Far from the heady 10% to 15% expansion rate of the previous decade, 2017 output is only rising 1.2% (to 4.25 million tonnes) -and this is due to factors that go far beyond the attempted ban on cattle slaughter.
Exports rose a sharper 4.9% to 1.85 million tonnes -but only because of how the overturned cattle slaughtering law boosted domestic beef prices. That restricted consumption to a 1.6% increase, from 2016's 2.36 to 2.40 million tonnes this year. It however, will not be the case in 2018, when consumption rises 2.1%, to a USDA estimated 2.45 million tonnes.
Going forward, 2018 production is expected to expand by only 1.2% (to 4.3 million tonnes), with exports staying unchanged at 1.85 million tonnes. These figures are down from their 2014 record volume when India exported 2.08 million tonnes of beef.
This is partly due to the depreciation of Brazil's currency, which enabled its higher quality beef to recapture some Middle Eastern markets. It is also due to China, which was formerly a large but invisible market for Indian beef: Prior to 2015, up to 250,000 tonnes of the 928,000 tonnes of beef that India exported to Vietnam was smuggled into China.
When China cracked down on the illegal smuggling of Indian beef over its land border with Vietnam, exports to the latter fell 14.8%, to 791,000 tonnes. Exports to Vietnam have since partly recovered and will total around 900,000 tonnes this year. Even so, the total number of beef exports lost to China's crackdown and Brazil's export surge amounts to around 300,000 tonnes annually.
Moreover, Indian beef exports, while sizable, suffer from certain structural weaknesses. First and foremost, most Indian beef is derived from buffaloes, rather than beef or dairy cattle. While the taste difference is not great in recipes where it is cooked for hours (eg. Indonesian rendang curries, Vietnamese braised beef), it keeps Indian beef out of many large, high-end markets such as the EU or Japan.
Second, whereas rivals like Brazil, Australia or America only export 15% to 25% of their beef to their leading market, India is dangerously dependent on one destination: Vietnam single-handily buys 48% of Indian beef exports in 2016, up from 42% two years earlier. Nor is its dependence on Vietnam expected to decrease much over the medium term.
Third and most importantly, after rising from 1.52 million tonnes in 2000 to 3.13 million tonnes in 2010 and 4.25 million tonnes this year, rapid output expansion is no longer possible. Exports jumped six-fold, rising a whopping 505% from 0.34 million tonnes in 2000 to a peak of 2.08 million tonnes in 2015, before falling back to slightly over 1.8 million tonnes in recent years.

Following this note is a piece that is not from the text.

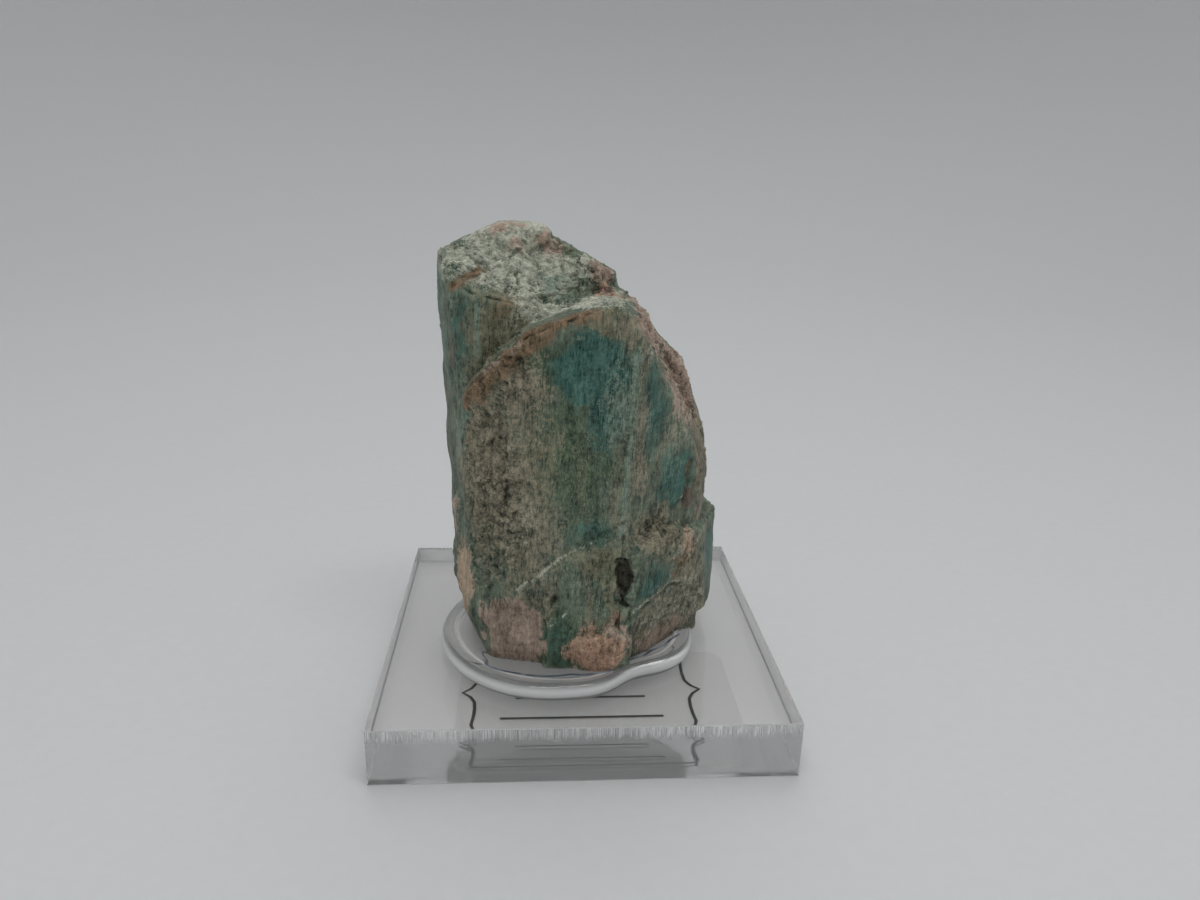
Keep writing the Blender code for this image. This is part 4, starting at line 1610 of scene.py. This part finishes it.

From 2011 through 2015, beef production expanded 24%, exports by 42% while domestic consumption rose 12.5% --but India's cattle herd increased a measly 0.9%, from 300 million in 2011 to 302.6 million in 2016. In the previous ten years, beef production had doubled but its cattle inventory rose a mere 7.4% over eight years, from 284.8 million head in 2000 to 306 million in 2008, before falling back to 302.6 million by 2010.
For religious reasons, Indian beef is from aging water buffaloes or bulls, whose slaughter is allowed. Because the supply of cattle eligible for slaughter is detached from market demand, the surges in beef output and exports were not based on rising inventories.
Cattle inventories entered 2017 at a USDA estimated 303.6 million head. Due to the high dairy demand, a rising number of dairy cattle will push inventories to 306.5 million head by the end of 2018. That is only 1.3% above their 2010 level, but beef production will have risen 30% over these eight years.
Hemmed in by restrictions on the slaughter of female bovines, rising male slaughter rates have been used to meet booming export demand. Consequently, male bovine inventories have fallen 4% over the proceeding decade.

Moreover, ever since the Hindu fundamentalist Bharatiya Janata Party (BJP) and Narendra Modi were elected in 2014, the industry has been subjected to increasingly draconian civil and criminal laws. Already banned in most of India, an additional six states have banned cow slaughter since 2014.
Other Indian states have broadened their cattle slaughtering bans to include bulls and bullocks. Several states now punish anyone caught eating beef or even transporting beef or cattle with multi-year jail sentences, heavy fines, or both.
Even before these restrictions on cattle producers took hold, the attached graph shows that since 2000, the total number of animals slaughtered rose far faster than inventories. Modi was elected just as the quantity of male cattle types suitable for slaughter started to dwindle, amid a leveling out of overall inventories.
Going forward, slaughter rates can only be increased in proportion with India's dairy cattle herd. With cow productivity rising, the total number of dairy cattle will increase at only a fraction of the 4% annual increase in dairy production -and so will India's beef output and trade.
With beef exports totaling 1.8 million tonnes, India will remain an important player in the world market. Even so, with the supply of animals available for slaughter topping out, we can expect Brazil and Australia to overtake it in exports over the next decade.